Wood Mackenzie estimates that a total of $380 billion in capital spending is expected to be slashed by 68 existing oil and gas companies. The mammoth fall in oil and gas investments would curb oil production activity in the long term and support oil prices. Read the next two parts of the series to learn more about the OPEC (Organization of the Petroleum Exporting Countries) and non-OPEC supply disruption and how it impacts oil prices.

The U.S. Energy Information Administration estimates that lower oil prices and lower investments could see US crude oil production fall by 7% in 2016. You can read more about US production and US rigs in the previous parts of the series.

Barclay’s estimates

Barclays estimates that investments into the oil and gas industry would fall by 15% in 2016. It fell by 23% in 2015. North American oil and gas companies are expected to cut their capital spending by 27% in 2016. However, Middle East oil and gas companies are expected to increase their capital spending in 2016. So, this suggests that Middle East oil producers are winning the battle.

Meanwhile, the current global oil inventories and wider contango market supported oil tankers like Teekay Tankers (TNK) and Tsakos Energy Navigation (TNP).

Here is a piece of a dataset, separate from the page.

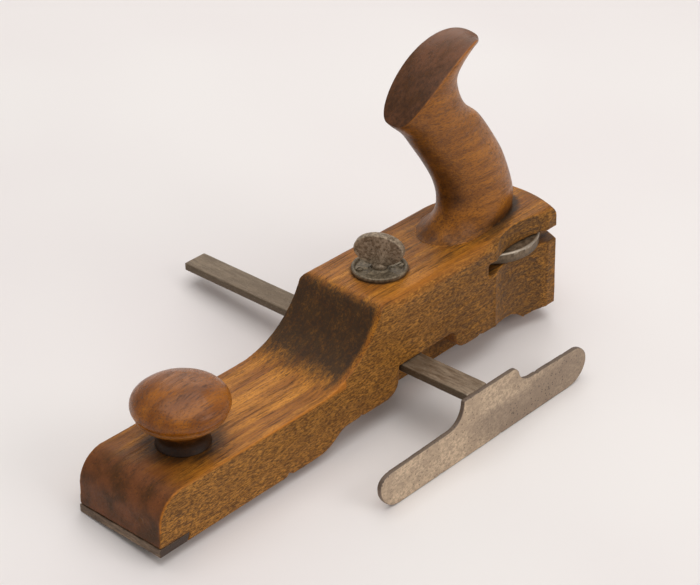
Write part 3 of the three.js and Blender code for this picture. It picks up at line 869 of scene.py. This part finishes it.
def make_handle():
    obj = build_grip()
    wear_grip(obj)
    x, y, z = points_of(obj).T
    n = normals_of(obj)
    facet = painted(obj, "facet")
    rim = painted(obj, "rim")
    low = (1 - smoothstep(59, 67, z)) * (0.8 - 0.3 * foot_front(x))
    # Painted shade: the grip's front-facing side is darkened and given some of the toe's
    # reddish tone.
    front = smoothstep(0.0, 0.75, -n[:, 0]) * smoothstep(62, 80, z)
    paint(obj, "stain_and_shade", np.maximum.reduce([facet * 0.2, low, front * 0.62]))
    paint(obj, "side", smoothstep(0.3, 0.9, np.abs(n[:, 1])) * (1 - facet) * 0.3)
    paint(obj, "toe", front * 0.3 + facet * 0.9)
    # A painted highlight along the right-hand side of the top's rim.
    paint(obj, "painted_highlight", rim * smoothstep(2, 10, MID_Y - y) * 0.7)
    for name in ("facet", "rim"):
        obj.data.attributes.remove(obj.data.attributes[name])
    finish_piece(obj, HANDLE_WOOD, "gauge_body", "stock_wood", "handle")


# ---------- front knob ----------
def make_knob():
    z = LOW_DECK + 0.1
    corners = [
        [12.6, z], [12.2, z + 1.0], [11.6, z + 2.6], [11.3, z + 4.1], [11.5, z + 5.8],
        [12.4, z + 8.2], [14.5, z + 10.5], [18.5, z + 12.9], [20.3, z + 14.5],
        [20.8, z + 15.6], [20.7, z + 16.3], [21.2, z + 17.0], [22.0, z + 18.2],
        [22.4, z + 19.8], [22.1, z + 21.7], [21.1, z + 23.8], [18.6, z + 26.1],
        [15.0, z + 28.1], [10.0, z + 29.9], [5.0, z + 30.8], [0.0, z + 31.0],
    ]
    tenon = [[0, LOW_DECK - 13.5], [5.6, LOW_DECK - 13.5], [5.7, LOW_DECK - 12], [5.7, z]]
    turned = [catmull_rom(corners, t) for t in np.linspace(0, 1, 90)]
    turned[-1][0] = 0
    obj = lathe("knob_turning", tenon + turned, KNOB_X, MID_Y, 128)
    dent(obj, 0.16, 13, 21)
    dent(obj, 0.03, 2.5, 22)
    # Small knocks on the dome: x, y, size and depth.
    p = points_of(obj)
    knocks = ((36, 12, 1.0, 0.4), (38.5, 9.5, 0.8, 0.35), (44, 20, 0.7, 0.25))
    for knock_x, knock_y, size, depth in knocks:
        away = np.hypot(p[:, 0] - knock_x, p[:, 1] - knock_y)
        p[:, 2] -= depth * bell(away, size) * (p[:, 2] > z + 17)
    set_points(obj, p)
    paint_wear(obj, 4, 2.0)
    height = points_of(obj)[:, 2] - z
    under = (1 - smoothstep(14.5, 19, height)) * smoothstep(7, 12, height)
    paint(obj, "edge", painted(obj, "edge") * (height > 12))
    # Painted shade: the neck under the head is darkened almost to black, the rest of the knob
    # a little.
    paint(obj, "stain_and_shade", 0.95 * (1 - smoothstep(4, 13, height)) + 0.1)
    paint(obj, "side", under * 0.8)
    paint(obj, "toe", smoothstep(18, 24, height) * 0.35)
    # A faint painted highlight on the cove under the head.
    paint(obj, "painted_highlight", under * 0.15)
    finish_piece(obj, KNOB_WOOD, "gauge_body", "knob_wood", "front_knob")


# ---------- steel pieces ----------
def fence_outline():
    left = FENCE_X - FENCE_HALF_LENGTH
    right = FENCE_X + FENCE_HALF_LENGTH
    low = FENCE_BOTTOM
    parts = [
        np.array([[left + 12, low]]),
        bezier((right - 13, low), (right - 6, low), (right, -4), (right, 1.5), 14),
        bezier((right, 1.5), (right, 6), (right - 4, 10.6), (right - 10, 11), 14),
        bezier((201, 12), (195.7, 12.4), (192.5, 14.4), (191.6, 18), 10),
        bezier((191.6, 18), (190.7, 20.8), (188.8, 22.2), (186, 22.3), 10),
        bezier((151.4, 22.3), (150.8, 15), (148, 10.8), (140, 10.5), 20),
        bezier((left + 8, 9.8), (left + 2, 9.2), (left, 7), (left, 3.5), 14),
        bezier((left, 3.5), (left, -1.5), (left + 5, low), (left + 12, low), 14),
    ]
    return np.concatenate(parts)


def make_fence():
    outline = fence_outline()
    count = len(outline)
    points = [[x, FENCE_FACE - FENCE_THICKNESS, z] for x, z in outline]
    points += [[x, FENCE_FACE, z] for x, z in outline]
    faces = [list(range(count)), list(range(count, 2 * count))[::-1]]
    faces += [[i, i + count, (i + 1) % count + count, (i + 1) % count] for i in range(count)]
    obj = new_object("fence_bar", points, faces)
    remesh(obj, 0.36)
    relax(obj, 4, 0.45)
    dent(obj, 0.08, 17, 31)
    dent(obj, 0.035, 1.6, 32)
    # A few nicks along the edges, pressed in from below or from above: x, z and size.
    p = points_of(obj)
    nicks = ((134.5, -9, 1.1), (106, 8, 1.0), (98, -4, 0.8), (178, -9, 0.7), (206, 12, 0.8))
    for nick_x, nick_z, size in nicks:
        pull = 0.45 * bell(np.hypot(p[:, 0] - nick_x, p[:, 2] - nick_z), size)
        p[:, 2] += pull * (1 if nick_z < 0 else -1)
    set_points(obj, p)
    paint_wear(obj, 4, 3.4)
    p = points_of(obj)
    n = normals_of(obj)
    x, z = p[:, 0], p[:, 2]
    dark = smoothstep(150, 172, x + 1.2 * z + 5 * ripple(p, 14, 33))
    dark *= 1 - smoothstep(3, 11, z - 0.05 * (x - 168) + 3 * ripple(p, 10, 34))
    rims = smoothstep(0.3, 0.75, np.hypot(n[:, 0], n[:, 2]))
    paint(obj, "edge", painted(obj, "edge") * 0.5)
    paint(obj, "hollow", np.maximum(painted(obj, "hollow"), rims * (n[:, 2] > 0) * 0.4))
    right = smoothstep(150, 230, x)
    paint(obj, "shade", np.maximum.reduce([dark * 0.6, rims, right * 0.36]))
    finish_piece(obj, FENCE_STEEL, "sliding_fence", "steel", "fence_plate")


def make_beam():
    obj = copy_of("beam", "beam_bar")
    remesh(obj, 0.42)
    relax(obj, 4, 0.45)
    dent(obj, 0.05, 12, 41)
    dent(obj, 0.02, 1.5, 42)
    paint_wear(obj, 4, 3.0)
    n = normals_of(obj)
    near_stock = smoothstep(-22, -2, points_of(obj)[:, 1]) * 0.5
    paint(obj, "shade", np.maximum(smoothstep(0.4, 0.9, np.abs(n[:, 0])), near_stock))
    finish_piece(obj, BEAM_STEEL, "sliding_fence", "steel", "beam")


def make_toe_plate():
    obj = copy_of("toe_wear_plate", "toe_plate")
    remesh(obj, 0.3)
    relax(obj, 4, 0.5)
    dent(obj, 0.06, 7, 51)
    paint_wear(obj, 4, 3.0)
    paint(obj, "shade", smoothstep(0.3, 0.9, np.abs(normals_of(obj)[:, 1])))
    finish_piece(obj, PLATE_STEEL, "gauge_body", "dark_iron", "toe_wear_plate")


def make_disc():
    bore = 4.3
    rim = [[bore, 41.8, 0], [26.5, 41.8, 1.0], [26.5, 47.3, 1.0], [bore, 47.3, 0]]
    profile = subdivided(rounded_profile(rim, 8), 1.2)
    obj = lathe("adjusting_disc_nut", profile, ADJUSTER_X, MID_Y, 192)
    dent(obj, 0.05, 6, 61)
    paint_wear(obj, 3, 4.0)
    p = points_of(obj)
    radius = np.hypot(p[:, 0] - ADJUSTER_X, p[:, 1] - MID_Y)
    # A bright line along the upper rim only, painted as a highlight through the edge
    # attribute.
    top_edge = (1 - np.abs(radius - 26.1) / 0.9) * (p[:, 2] > 46.3)
    paint(obj, "edge", top_edge * 1.4)
    paint(obj, "shade", 0.25 + 0.3 * (p[:, 2] < 43))
    finish_piece(obj, DISC_STEEL, "adjusting_disc", "steel", "disc_nut")


def make_escutcheon():
    base = HIGH_DECK + 0.15
    radius = 13.5

    def ribs(r, angle, z):
        """Eight low ribs that run from the centre out to the rim."""
        if not (4.4 < r < 11.7 and z > base + 0.5):
            return z
        fade = math.sin(math.pi * (r - 4.4) / 7.3) ** 0.5
        return z + 0.55 * fade * max(0.0, math.cos(8 * angle)) ** 3

    corners = [
        [4.1, 46.8, 0], [6.6, 46.8, 0], [6.6, base, 0], [radius - 0.3, base, 0],
        [radius, base + 0.7, 0.3], [radius, base + 1.9, 0.45],
        [radius - 0.8, base + 2.35, 0.4], [radius - 1.7, base + 1.9, 0.35],
        [radius - 2.1, base + 0.95, 0.4], [5.4, base + 0.95, 0.3],
        [4.9, base + 1.7, 0.25], [4.1, base + 1.7, 0],
    ]
    profile = subdivided(rounded_profile(corners, 5), 0.45)
    obj = lathe("escutcheon", profile, CLAMP_X, MID_Y, 160, ribs)
    dent(obj, 0.06, 2.6, 71)
    paint_wear(obj, 4, 3.2)
    paint(obj, "shade", 0.35)
    finish_piece(obj, DARK_IRON, "gauge_body", "dark_iron", "escutcheon_nut")


def thumb_head(centre, wide, thick):
    """An upright oval disc with rounded rims; wide and thick are its level directions."""
    half_width, half_height, half_thick = 12.2, 7.9, 2.3
    # Rows from the middle of one face, over the rim, to the middle of the other, as shares
    # of the way to the rim and of the thickness.
    rows = [(0, 0.97), (0.3, 0.97), (0.6, 0.97), (0.8, 0.97), (0.89, 0.97), (0.915, 1.0)]
    rows += [(0.94, 1.0), (0.97, 0.94), (0.99, 0.84), (1.0, 0.7), (1.0, 0.25)]
    rows += [(share, -depth) for share, depth in reversed(rows)]
    around = 96
    points = []
    index = []
    for share, depth in rows:
        start = len(points)
        if share == 0:
            points.append([0, 0, depth * half_thick])
            index.append([start] * around)
            continue
        inset = (1 - share) * half_height
        for j in range(around):
            angle = 2 * math.pi * j / around
            u = (half_width - inset) * math.cos(angle)
            v = (half_height - inset) * math.sin(angle)
            points.append([u, v, depth * half_thick])
        index.append(list(range(start, start + around)))
    faces = []
    for low, high in zip(index, index[1:]):
        for j in range(around):
            k = (j + 1) % around
            faces.append(list(dict.fromkeys([low[j], low[k], high[k], high[j]])))
    axes = np.array([wide, [0, 0, 1], thick])
    return new_object("thumb_screw_head", np.array(points) @ axes + centre, faces)


def make_thumb_screw():
    turn = math.radians(115)
    wide = np.array([math.cos(turn), math.sin(turn), 0])
    thick = np.array([-math.sin(turn), math.cos(turn), 0])
    centre = np.array([CLAMP_X, MID_Y, 69.9])
    head = thumb_head(centre, wide, thick)
    shaft_rows = [
        [0, 24.9, 0], [3.1, 24.9, 0], [3.8, 25.8, 0], [3.8, 60.5, 0.3], [3.8, 61.8, 0.4],
        [3.2, 62.8, 0.3], [2.0, 63, 0], [0, 63, 0],
    ]
    shaft = lathe("thumb_screw_shaft", rounded_profile(shaft_rows), CLAMP_X, MID_Y, 48)
    for obj in (head, shaft):
        remesh(obj, 0.2)
        relax(obj, 2, 0.3)
        dent(obj, 0.035, 2.2, 81)
        dent(obj, 0.02, 0.8, 82)
    # A small centre pit on each face of the head.
    p = points_of(head)
    away = np.hypot((p - centre) @ wide, p[:, 2] - centre[2] - 1)
    p -= normals_of(head) * (0.35 * bell(away, 0.9))[:, None]
    set_points(head, p)
    for obj in (head, shaft):
        paint_wear(obj, 4, 6.0)
        paint(obj, "shade", 0.25)
    finish_piece(head, THUMB_IRON, "clamp_screw", "dark_iron", "thumb_screw")
    shaft.data.materials.append(THUMB_IRON)
    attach(shaft, "clamp_screw")


def dress_cad_nodes():
    """The small hidden steel pieces keep their CAD shape and get a worn steel finish."""
    for node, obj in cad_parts.items():
        if obj.hide_render:
            continue
        material = DARK_IRON if node.startswith("escutcheon") else INNER_STEEL
        obj.data.materials.clear()
        obj.data.materials.append(material)


# ---------- stage, light and camera ----------
def make_stage():
    # The gauge lies tipped on the stock's left bottom edge and the fence's lower edge.
    drop = np.array([0, FENCE_FACE - STOCK_WIDTH, FENCE_BOTTOM])
    reach = 4000
    along = drop / np.linalg.norm(drop) * reach
    across = np.array([1.0, 0, 0]) * reach
    middle = np.array([CLAMP_X, STOCK_WIDTH, -0.05])
    corners = [
        middle - across - along,
        middle + across - along,
        middle + across + along,
        middle - across + along,
    ]
    floor = new_object("floor", corners, [[0, 1, 2, 3]])
    s = Shader("floor_paper")
    tone = s.noise(s.stretched(0.004, 0.004, 0.004), 2.0)
    colour = s.blend(s.band(tone, 0.3, 0.7), linear(236, 230, 229), linear(240, 236, 234))
    s.put(s.surface.inputs["Base Color"], colour)
    s.surface.inputs["Roughness"].default_value = 0.75
    floor.data.materials.append(s.material)


def aim(obj, target, up):
    """Turns a light or the camera toward a place."""
    forward = (Vector(target) - obj.location).normalized()
    right = forward.cross(Vector(up)).normalized()
    top = right.cross(forward)
    turn = Matrix((right, top, -forward)).transposed()
    obj.rotation_euler = turn.to_euler()


def area_light(name, place, size, power, colour):
    """A softbox that points at the gauge; place and size are in metres."""
    light = bpy.data.lights.new(name, "AREA")
    light.shape = "RECTANGLE"
    light.size, light.size_y = size
    light.energy = power
    light.color = colour
    obj = add_object(name, light)
    obj.location = place
    aim(obj, (0, 0, 0.05), (0.1, 0.2, 1))


def make_lights():
    area_light("top_softbox", (0.05, -0.1, 1.5), (1.6, 1.6), 14.5, (1, 0.985, 0.965))
    area_light("rear_softbox", (0.95, 0.9, 0.95), (1.1, 1.1), 4, (1, 0.98, 0.96))
    area_light("right_softbox", (0.4, -1.5, 0.85), (1.1, 0.9), 7, (1, 0.97, 0.94))
    world = bpy.data.worlds.new("studio")
    world.use_nodes = True
    background = world.node_tree.nodes["Background"]
    background.inputs["Color"].default_value = (0.93, 0.91, 0.9, 1)
    background.inputs["Strength"].default_value = 0.4
    bpy.context.scene.world = world


def make_camera():
    data = bpy.data.cameras.new("camera")
    data.sensor_width = 36
    data.lens = 107.7
    data.shift_y = -0.021
    data.clip_end = 20
    obj = add_object("camera", data)
    obj.location = (np.array([-462.2, -547.5, 550.4]) - DATUM) / 1000
    forward = Vector((0.6306, 0.5911, -0.5029))
    aim(obj, obj.location + forward, (0.3822, 0.3275, 0.8641))
    bpy.context.scene.camera = obj


make_camera()
make_lights()
make_stage()
make_stock()
make_handle()
make_knob()
make_fence()
make_beam()
make_toe_plate()
make_disc()
make_escutcheon()
make_thumb_screw()
dress_cad_nodes()
bpy.context.scene.view_settings.view_transform = "Standard"

bpy.context.view_layer.update()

The rise in inventories in land and sea also benefit oil and gas storage and transportation companies such as Williams Companies (WMB), Spectra Energy (SE), and Kinder Morgan (KMI).

The lowest oil prices in 12 years also negatively impact oil producers such as Hess (HES), Energy XXI (EXXI), and Halcon Resources (HK). ETFS like the United States Oil Fund (USO), the PowerShares DB Oil Fund (DBO), and the iPath S&P GSCI Crude Oil Total Return ETN (OIL) are also influenced by volatile oil prices.